Mientras tanto, ya se inició una nueva zafra de turismo de compras: uruguayos que van a Argentina con la vieja consigna: “Deme dos”. La balanza se dio vuelta.

Es probable que Uruguay entre en recesión, aunque no en una crisis como en 1999-2002. Habrá más empresas en problemas, un desempleo creciente, precariedad laboral y la inversión se deprimirá aún más. La única perspectiva cierta de un shock de inversiones sería una nueva fábrica de UPM, pero eso no ocurrirá al menos hasta 2021 o 2022.

Una recesión reducirá la recaudación, lo que agrandará el agujero en las cuentas del Estado. El déficit fiscal es insostenible. Si no lo ajusta el gobierno, lo ajustará el mercado. El déficit se está comiendo el crédito de los uruguayos, con un endeudamiento alto y creciente.
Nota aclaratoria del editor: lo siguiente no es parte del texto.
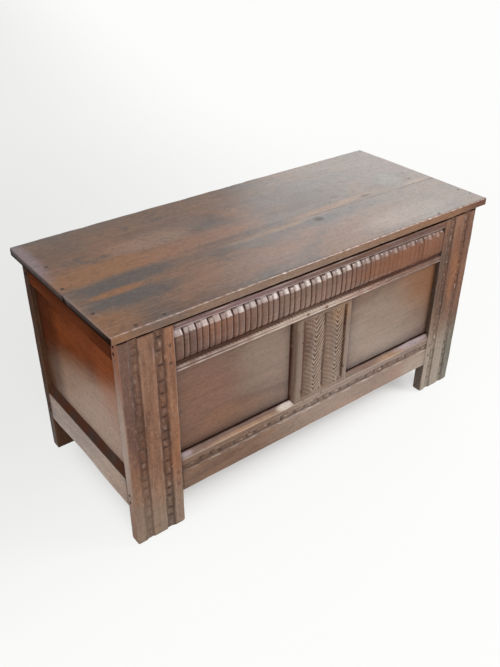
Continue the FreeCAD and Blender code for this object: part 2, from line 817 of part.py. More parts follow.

El ajuste debería hacerse por una reducción del gasto público, más que por aumento de la recaudación. Todo ajuste en recesión por vía de más tributos es más recesión: una espiral descendente, con fuga de capitales, como ocurrió con las sucesivas “leyes de urgencia” en el gobierno de Jorge Batlle. 

Pero en estos casos, cuando las elecciones están a la vuelta de la esquina, solo se flota: se vive un poco más a crédito y se transfiere el problema —agravado y urgente— al próximo gobierno, así sea del mismo partido.